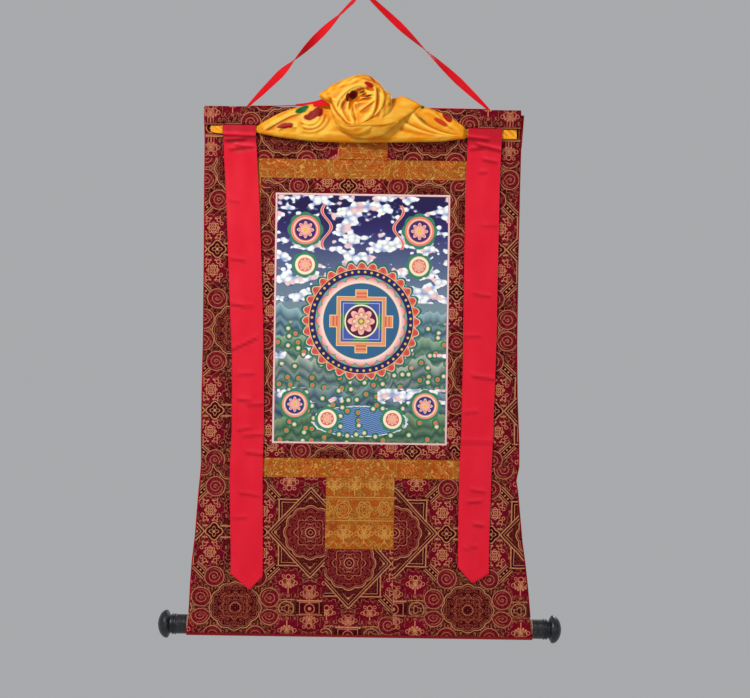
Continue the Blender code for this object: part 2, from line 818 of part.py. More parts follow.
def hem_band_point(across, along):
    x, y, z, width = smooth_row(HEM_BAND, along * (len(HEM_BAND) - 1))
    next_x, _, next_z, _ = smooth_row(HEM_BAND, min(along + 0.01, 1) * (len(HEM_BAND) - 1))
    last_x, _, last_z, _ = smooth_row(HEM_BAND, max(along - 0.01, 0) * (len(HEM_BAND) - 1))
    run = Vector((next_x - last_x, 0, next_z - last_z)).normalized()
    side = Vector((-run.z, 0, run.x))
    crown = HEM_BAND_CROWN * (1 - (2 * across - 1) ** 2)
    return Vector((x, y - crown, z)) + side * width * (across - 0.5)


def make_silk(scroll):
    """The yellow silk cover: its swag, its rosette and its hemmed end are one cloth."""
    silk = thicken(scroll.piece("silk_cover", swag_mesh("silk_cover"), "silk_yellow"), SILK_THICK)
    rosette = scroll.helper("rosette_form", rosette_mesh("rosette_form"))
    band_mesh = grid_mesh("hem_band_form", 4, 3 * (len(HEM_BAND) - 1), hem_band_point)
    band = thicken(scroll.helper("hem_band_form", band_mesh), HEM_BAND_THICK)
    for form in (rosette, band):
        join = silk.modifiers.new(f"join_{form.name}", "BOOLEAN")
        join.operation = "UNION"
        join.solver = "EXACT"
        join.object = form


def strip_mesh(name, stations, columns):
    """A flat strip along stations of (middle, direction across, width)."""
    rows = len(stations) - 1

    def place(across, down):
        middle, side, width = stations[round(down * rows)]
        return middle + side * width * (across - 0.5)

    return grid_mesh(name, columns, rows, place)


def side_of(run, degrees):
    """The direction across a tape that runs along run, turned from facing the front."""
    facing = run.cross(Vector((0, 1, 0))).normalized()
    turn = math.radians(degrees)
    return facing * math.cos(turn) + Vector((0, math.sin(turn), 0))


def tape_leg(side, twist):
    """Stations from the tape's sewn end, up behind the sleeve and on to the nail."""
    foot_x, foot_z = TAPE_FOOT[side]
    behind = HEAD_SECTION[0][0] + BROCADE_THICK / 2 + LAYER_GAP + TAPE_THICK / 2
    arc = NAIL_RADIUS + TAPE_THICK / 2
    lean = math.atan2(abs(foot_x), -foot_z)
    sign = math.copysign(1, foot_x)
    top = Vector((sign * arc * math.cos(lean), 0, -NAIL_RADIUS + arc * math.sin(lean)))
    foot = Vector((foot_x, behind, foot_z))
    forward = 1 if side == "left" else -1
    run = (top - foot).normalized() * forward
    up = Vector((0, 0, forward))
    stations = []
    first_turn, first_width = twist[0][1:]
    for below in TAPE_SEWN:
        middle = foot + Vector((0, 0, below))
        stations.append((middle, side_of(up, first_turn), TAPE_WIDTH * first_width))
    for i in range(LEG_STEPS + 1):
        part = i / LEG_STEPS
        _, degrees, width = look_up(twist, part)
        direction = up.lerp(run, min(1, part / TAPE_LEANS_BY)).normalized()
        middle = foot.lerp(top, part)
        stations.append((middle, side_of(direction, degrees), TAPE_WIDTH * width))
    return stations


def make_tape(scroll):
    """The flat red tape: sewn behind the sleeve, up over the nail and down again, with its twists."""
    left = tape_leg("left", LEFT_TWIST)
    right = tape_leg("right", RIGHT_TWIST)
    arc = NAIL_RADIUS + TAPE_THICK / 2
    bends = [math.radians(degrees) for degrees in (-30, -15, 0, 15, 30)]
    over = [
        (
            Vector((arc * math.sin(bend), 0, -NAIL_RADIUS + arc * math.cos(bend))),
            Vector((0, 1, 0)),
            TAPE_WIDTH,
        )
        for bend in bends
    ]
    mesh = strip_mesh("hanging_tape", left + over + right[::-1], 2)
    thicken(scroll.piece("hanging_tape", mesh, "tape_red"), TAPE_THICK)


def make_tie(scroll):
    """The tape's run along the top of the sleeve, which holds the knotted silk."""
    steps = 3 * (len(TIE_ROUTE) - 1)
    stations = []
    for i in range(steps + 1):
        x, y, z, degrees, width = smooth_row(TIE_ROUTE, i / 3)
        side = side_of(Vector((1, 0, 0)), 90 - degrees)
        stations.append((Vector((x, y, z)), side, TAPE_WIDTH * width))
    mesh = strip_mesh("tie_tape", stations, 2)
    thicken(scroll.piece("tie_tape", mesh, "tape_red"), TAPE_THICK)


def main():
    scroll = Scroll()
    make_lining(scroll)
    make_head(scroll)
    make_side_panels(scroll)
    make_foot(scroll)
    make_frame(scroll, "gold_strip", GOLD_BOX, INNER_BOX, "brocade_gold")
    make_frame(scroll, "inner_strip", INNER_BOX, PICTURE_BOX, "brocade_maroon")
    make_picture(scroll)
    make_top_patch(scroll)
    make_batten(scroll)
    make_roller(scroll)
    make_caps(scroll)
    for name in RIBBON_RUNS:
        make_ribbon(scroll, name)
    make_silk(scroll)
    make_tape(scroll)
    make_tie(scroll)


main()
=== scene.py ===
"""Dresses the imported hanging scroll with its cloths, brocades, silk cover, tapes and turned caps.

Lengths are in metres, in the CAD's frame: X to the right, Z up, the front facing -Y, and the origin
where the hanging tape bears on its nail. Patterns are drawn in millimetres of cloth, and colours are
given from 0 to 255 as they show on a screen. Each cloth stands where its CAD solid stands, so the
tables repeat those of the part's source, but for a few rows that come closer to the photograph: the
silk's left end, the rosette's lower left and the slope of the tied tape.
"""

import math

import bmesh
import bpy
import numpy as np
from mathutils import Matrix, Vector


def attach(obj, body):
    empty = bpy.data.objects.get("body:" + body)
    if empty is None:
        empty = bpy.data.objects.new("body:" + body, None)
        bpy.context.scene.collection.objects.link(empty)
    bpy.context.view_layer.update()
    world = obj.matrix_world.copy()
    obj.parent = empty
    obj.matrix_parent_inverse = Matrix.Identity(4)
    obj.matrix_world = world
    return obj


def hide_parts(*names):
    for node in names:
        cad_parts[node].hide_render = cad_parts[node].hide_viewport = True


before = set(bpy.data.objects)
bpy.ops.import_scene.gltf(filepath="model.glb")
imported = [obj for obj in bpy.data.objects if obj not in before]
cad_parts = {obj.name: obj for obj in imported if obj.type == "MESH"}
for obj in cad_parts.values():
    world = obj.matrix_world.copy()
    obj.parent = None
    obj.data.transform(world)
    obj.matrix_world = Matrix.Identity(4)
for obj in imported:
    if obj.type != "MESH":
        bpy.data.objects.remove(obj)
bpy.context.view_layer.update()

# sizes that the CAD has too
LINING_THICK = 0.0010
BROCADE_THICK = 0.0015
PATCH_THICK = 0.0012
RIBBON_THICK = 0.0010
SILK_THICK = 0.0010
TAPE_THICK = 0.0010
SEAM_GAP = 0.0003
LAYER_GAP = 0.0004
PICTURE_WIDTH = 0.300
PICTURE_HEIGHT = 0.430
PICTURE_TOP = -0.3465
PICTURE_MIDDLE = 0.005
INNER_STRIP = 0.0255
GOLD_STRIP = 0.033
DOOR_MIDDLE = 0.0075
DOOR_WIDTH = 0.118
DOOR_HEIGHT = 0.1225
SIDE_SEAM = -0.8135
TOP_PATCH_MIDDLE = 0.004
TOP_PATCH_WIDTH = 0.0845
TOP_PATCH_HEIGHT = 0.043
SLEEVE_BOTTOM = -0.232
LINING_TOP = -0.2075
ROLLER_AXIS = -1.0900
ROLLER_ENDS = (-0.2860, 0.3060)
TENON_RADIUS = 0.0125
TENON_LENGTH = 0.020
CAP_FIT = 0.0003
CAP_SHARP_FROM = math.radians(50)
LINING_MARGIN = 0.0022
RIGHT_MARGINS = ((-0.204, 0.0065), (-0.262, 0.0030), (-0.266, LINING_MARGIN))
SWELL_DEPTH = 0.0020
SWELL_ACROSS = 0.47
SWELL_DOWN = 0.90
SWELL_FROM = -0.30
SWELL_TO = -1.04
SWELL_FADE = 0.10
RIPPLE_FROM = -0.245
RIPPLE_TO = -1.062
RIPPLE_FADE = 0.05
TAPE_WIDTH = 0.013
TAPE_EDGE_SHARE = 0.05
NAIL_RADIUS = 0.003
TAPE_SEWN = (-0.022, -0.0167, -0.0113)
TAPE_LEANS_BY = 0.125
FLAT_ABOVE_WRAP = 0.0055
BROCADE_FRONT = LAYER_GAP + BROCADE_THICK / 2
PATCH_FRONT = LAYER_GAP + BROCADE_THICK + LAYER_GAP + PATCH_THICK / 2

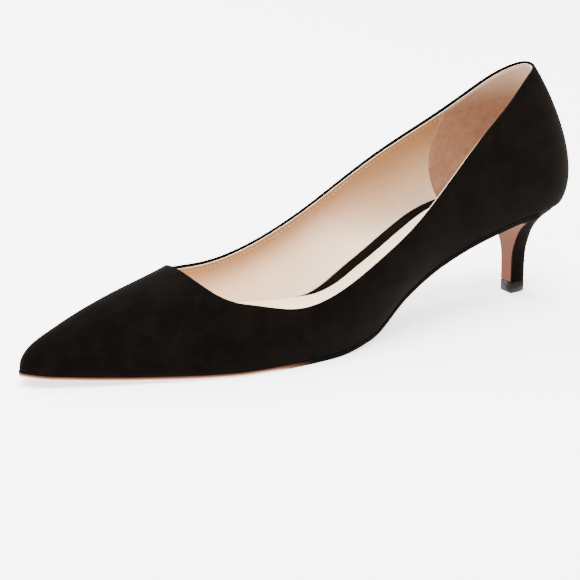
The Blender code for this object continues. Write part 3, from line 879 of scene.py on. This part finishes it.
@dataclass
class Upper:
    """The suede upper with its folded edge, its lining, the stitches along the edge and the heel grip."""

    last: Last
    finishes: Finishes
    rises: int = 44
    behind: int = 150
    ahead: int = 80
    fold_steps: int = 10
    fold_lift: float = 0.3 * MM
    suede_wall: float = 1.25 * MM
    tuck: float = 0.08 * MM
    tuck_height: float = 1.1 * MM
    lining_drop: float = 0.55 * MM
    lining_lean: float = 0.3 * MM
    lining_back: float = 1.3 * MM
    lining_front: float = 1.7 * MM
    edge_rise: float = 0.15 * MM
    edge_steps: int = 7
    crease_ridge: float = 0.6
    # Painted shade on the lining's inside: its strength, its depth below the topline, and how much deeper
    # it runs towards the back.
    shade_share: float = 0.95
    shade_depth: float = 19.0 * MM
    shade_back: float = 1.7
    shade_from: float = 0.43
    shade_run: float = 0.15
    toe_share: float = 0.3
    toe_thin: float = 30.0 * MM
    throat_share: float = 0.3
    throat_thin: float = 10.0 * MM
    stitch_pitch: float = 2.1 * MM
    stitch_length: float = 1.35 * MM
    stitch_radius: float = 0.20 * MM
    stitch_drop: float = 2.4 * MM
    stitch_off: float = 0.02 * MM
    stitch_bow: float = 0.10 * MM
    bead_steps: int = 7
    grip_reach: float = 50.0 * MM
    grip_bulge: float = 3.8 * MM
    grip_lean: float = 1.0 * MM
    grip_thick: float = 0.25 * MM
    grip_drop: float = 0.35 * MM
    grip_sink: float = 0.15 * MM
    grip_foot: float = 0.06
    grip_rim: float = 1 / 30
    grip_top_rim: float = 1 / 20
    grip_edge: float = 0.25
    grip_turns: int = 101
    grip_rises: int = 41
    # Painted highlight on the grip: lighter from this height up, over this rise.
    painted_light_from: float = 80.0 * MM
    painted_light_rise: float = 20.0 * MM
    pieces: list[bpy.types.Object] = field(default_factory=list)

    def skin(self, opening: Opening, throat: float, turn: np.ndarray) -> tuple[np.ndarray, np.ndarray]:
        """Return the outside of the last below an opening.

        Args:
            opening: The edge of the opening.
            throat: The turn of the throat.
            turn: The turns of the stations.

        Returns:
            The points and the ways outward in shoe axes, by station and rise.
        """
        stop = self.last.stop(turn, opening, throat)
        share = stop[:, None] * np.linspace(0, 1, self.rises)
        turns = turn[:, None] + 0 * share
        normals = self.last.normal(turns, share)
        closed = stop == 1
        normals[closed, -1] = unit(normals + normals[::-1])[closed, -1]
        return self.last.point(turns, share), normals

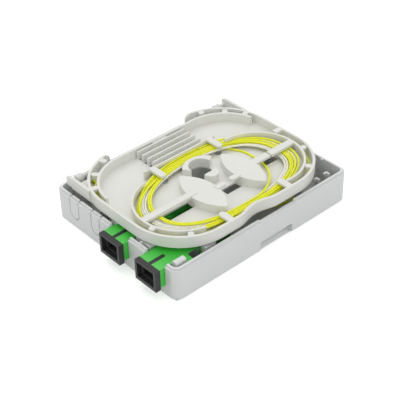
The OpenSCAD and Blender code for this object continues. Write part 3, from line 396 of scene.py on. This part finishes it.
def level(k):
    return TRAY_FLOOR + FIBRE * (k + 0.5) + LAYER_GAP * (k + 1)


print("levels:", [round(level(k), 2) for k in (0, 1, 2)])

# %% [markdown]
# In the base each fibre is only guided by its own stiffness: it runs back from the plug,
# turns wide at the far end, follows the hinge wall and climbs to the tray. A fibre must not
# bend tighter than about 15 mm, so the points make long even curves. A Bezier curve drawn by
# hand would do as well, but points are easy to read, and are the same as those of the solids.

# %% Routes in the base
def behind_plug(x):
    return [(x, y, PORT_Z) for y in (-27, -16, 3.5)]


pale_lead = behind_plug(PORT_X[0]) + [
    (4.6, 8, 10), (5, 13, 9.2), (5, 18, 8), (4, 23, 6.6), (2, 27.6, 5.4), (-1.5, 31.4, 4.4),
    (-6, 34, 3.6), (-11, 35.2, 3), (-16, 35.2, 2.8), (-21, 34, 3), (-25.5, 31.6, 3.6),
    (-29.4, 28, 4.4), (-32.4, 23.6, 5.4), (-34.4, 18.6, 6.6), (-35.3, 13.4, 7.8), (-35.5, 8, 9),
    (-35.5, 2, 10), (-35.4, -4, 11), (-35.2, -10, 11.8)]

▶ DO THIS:
Copy the records above exactly, from the first line through the line containing "return Vector((x, y", and include nothing else.

▶ SOLUTION FOR THIS TASK:
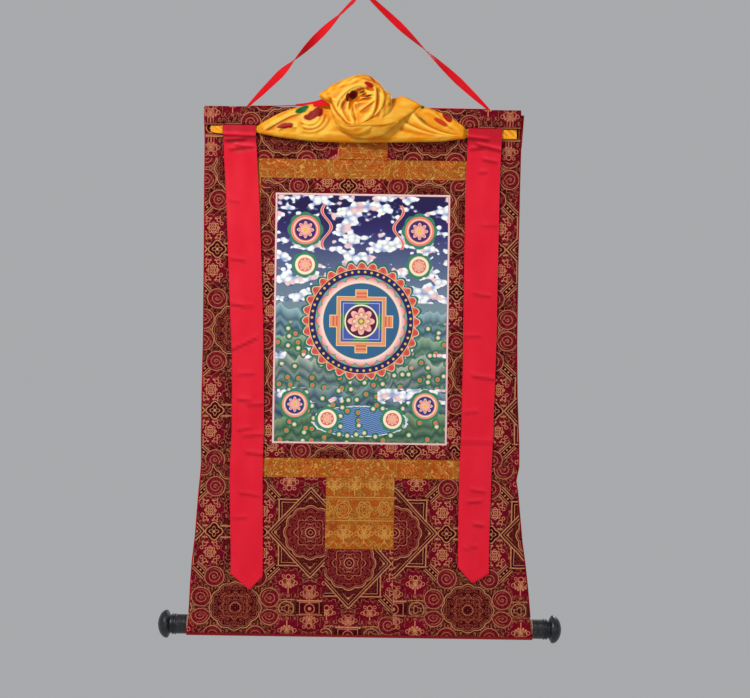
Continue the Blender code for this object: part 2, from line 818 of part.py. More parts follow.
def hem_band_point(across, along):
    x, y, z, width = smooth_row(HEM_BAND, along * (len(HEM_BAND) - 1))
    next_x, _, next_z, _ = smooth_row(HEM_BAND, min(along + 0.01, 1) * (len(HEM_BAND) - 1))
    last_x, _, last_z, _ = smooth_row(HEM_BAND, max(along - 0.01, 0) * (len(HEM_BAND) - 1))
    run = Vector((next_x - last_x, 0, next_z - last_z)).normalized()
    side = Vector((-run.z, 0, run.x))
    crown = HEM_BAND_CROWN * (1 - (2 * across - 1) ** 2)
    return Vector((x, y - crown, z)) + side * width * (across - 0.5)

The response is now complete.